*Problem statement*.
Copy exactly the lines from the one containing "Turn this picture" to the one containing "liner_gap = 6; // [3:1:10]", both lines included, and nothing else.

## start

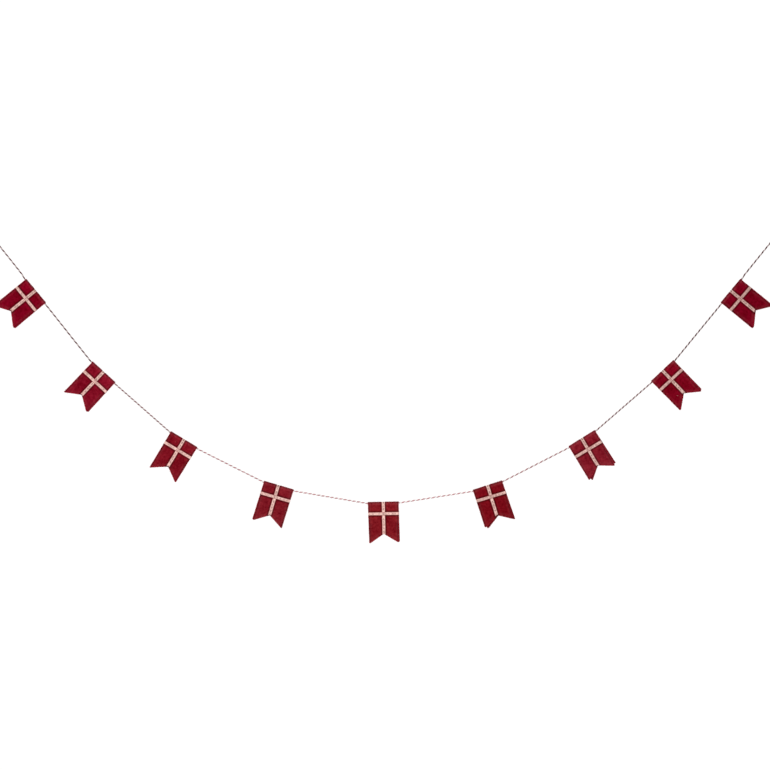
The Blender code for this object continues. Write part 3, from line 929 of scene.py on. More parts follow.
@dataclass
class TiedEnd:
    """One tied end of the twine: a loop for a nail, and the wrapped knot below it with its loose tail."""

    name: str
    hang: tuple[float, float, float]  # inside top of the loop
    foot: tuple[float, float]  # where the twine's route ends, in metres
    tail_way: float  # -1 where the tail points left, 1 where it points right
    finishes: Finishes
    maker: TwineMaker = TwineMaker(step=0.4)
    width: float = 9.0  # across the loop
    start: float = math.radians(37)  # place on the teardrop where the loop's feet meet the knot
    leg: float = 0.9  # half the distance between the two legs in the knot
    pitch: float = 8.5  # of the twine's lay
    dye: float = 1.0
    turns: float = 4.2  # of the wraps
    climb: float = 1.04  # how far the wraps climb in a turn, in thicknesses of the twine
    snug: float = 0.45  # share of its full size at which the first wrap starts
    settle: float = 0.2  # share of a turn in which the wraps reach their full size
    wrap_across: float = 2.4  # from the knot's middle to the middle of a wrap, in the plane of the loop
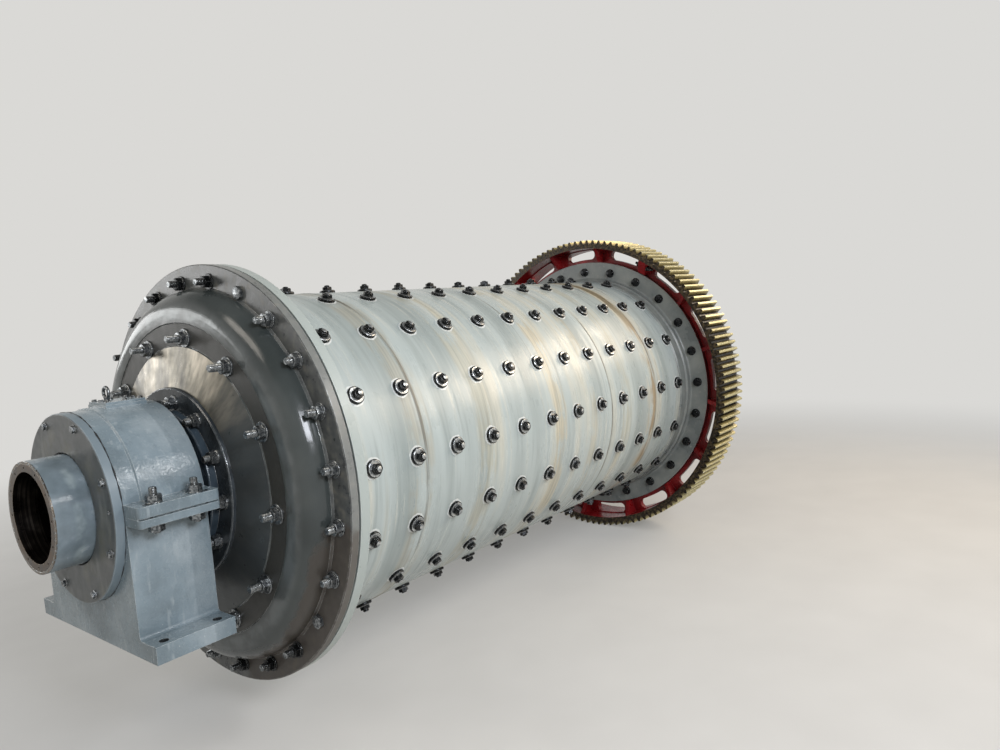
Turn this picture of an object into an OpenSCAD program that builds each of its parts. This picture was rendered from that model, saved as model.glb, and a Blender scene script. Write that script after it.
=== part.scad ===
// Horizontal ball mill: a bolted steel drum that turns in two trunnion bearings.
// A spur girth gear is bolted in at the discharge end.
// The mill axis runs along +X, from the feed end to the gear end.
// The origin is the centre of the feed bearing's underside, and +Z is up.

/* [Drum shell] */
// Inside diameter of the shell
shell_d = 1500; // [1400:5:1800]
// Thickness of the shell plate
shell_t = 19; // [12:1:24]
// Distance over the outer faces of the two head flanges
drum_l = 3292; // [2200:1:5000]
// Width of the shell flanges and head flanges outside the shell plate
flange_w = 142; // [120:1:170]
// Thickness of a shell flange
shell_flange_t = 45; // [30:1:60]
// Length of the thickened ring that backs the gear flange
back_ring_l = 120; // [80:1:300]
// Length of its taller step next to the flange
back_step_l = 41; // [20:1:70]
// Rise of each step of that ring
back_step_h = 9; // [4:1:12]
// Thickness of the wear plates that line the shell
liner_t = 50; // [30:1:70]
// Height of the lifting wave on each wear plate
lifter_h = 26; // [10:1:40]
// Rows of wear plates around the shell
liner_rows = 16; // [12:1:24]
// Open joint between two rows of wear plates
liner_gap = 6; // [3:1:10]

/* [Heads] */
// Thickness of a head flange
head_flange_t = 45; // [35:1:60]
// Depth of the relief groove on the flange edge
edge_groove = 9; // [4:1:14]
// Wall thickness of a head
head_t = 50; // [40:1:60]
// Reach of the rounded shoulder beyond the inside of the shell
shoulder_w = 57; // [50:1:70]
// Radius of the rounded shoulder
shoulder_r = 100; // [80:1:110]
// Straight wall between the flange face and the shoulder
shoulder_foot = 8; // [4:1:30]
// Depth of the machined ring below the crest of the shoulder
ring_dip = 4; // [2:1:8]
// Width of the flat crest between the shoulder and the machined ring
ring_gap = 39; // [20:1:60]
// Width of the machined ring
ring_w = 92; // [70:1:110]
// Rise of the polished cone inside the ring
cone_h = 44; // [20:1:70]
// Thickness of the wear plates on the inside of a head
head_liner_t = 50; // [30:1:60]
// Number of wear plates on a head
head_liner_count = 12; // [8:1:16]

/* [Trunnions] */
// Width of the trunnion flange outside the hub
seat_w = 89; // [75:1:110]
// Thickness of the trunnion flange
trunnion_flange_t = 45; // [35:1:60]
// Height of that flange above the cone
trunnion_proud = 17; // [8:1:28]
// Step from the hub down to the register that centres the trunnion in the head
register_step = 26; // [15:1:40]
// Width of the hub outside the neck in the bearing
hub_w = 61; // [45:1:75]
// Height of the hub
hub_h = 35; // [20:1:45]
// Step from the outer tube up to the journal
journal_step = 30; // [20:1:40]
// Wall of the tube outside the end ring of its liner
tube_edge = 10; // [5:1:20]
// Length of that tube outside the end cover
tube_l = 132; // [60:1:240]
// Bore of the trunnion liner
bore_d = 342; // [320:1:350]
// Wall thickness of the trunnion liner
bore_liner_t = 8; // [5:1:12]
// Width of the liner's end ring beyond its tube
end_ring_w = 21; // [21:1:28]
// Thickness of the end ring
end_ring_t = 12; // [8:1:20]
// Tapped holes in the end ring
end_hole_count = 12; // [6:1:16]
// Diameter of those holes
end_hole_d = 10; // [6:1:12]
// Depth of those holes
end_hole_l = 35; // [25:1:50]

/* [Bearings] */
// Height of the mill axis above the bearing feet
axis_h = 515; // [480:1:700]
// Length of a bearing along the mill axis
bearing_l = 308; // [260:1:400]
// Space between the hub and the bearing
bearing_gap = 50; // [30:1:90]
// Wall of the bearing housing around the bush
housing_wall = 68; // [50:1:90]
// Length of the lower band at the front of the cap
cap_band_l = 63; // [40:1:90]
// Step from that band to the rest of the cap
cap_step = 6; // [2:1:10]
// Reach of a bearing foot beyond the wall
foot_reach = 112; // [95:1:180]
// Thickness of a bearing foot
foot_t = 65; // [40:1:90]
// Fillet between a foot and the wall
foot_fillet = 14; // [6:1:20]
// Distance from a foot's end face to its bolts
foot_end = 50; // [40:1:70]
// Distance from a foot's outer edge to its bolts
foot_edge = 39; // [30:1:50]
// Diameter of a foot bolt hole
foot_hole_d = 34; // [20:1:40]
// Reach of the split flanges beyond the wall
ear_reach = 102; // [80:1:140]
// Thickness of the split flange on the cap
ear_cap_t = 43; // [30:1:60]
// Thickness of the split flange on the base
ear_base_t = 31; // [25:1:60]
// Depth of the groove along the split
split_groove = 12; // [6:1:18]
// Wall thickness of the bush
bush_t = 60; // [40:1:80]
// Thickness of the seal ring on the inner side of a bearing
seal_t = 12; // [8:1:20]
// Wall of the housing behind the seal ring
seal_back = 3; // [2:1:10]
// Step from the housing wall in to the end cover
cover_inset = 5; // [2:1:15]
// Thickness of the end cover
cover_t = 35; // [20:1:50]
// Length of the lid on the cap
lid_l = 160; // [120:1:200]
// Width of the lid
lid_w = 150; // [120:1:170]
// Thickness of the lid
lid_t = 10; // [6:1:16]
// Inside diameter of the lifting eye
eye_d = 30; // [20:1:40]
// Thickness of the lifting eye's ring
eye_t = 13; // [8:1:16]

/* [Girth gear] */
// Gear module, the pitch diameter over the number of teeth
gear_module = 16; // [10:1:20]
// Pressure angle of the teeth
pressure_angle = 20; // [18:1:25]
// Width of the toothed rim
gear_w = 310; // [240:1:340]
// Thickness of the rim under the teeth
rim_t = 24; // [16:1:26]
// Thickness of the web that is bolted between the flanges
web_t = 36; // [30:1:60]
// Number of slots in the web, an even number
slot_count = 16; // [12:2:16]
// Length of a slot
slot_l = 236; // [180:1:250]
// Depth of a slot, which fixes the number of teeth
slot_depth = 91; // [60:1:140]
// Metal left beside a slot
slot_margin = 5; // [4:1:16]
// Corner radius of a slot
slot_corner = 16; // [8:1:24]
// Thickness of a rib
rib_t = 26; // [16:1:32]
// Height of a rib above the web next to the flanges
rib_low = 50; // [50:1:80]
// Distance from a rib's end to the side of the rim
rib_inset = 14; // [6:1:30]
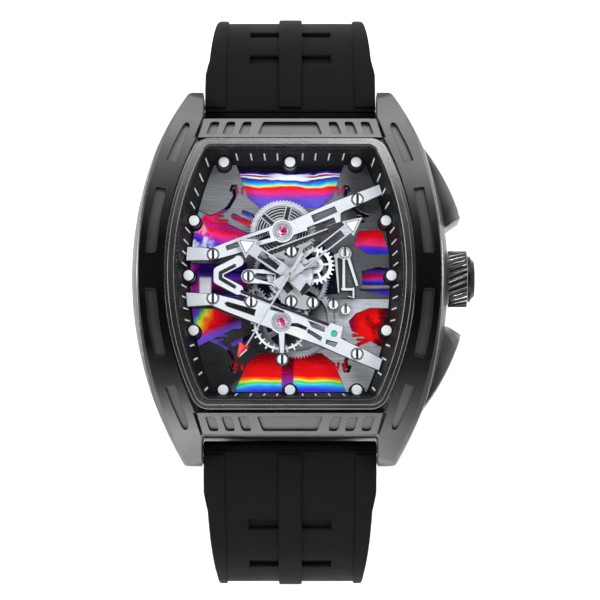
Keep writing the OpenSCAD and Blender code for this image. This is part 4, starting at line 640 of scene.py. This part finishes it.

## end

*Response*.
Turn this picture of an object into an OpenSCAD program that builds each of its parts. This picture was rendered from that model, saved as model.glb, and a Blender scene script. Write that script after it.
=== part.scad ===
// Horizontal ball mill: a bolted steel drum that turns in two trunnion bearings.
// A spur girth gear is bolted in at the discharge end.
// The mill axis runs along +X, from the feed end to the gear end.
// The origin is the centre of the feed bearing's underside, and +Z is up.

/* [Drum shell] */
// Inside diameter of the shell
shell_d = 1500; // [1400:5:1800]
// Thickness of the shell plate
shell_t = 19; // [12:1:24]
// Distance over the outer faces of the two head flanges
drum_l = 3292; // [2200:1:5000]
// Width of the shell flanges and head flanges outside the shell plate
flange_w = 142; // [120:1:170]
// Thickness of a shell flange
shell_flange_t = 45; // [30:1:60]
// Length of the thickened ring that backs the gear flange
back_ring_l = 120; // [80:1:300]
// Length of its taller step next to the flange
back_step_l = 41; // [20:1:70]
// Rise of each step of that ring
back_step_h = 9; // [4:1:12]
// Thickness of the wear plates that line the shell
liner_t = 50; // [30:1:70]
// Height of the lifting wave on each wear plate
lifter_h = 26; // [10:1:40]
// Rows of wear plates around the shell
liner_rows = 16; // [12:1:24]
// Open joint between two rows of wear plates
liner_gap = 6; // [3:1:10]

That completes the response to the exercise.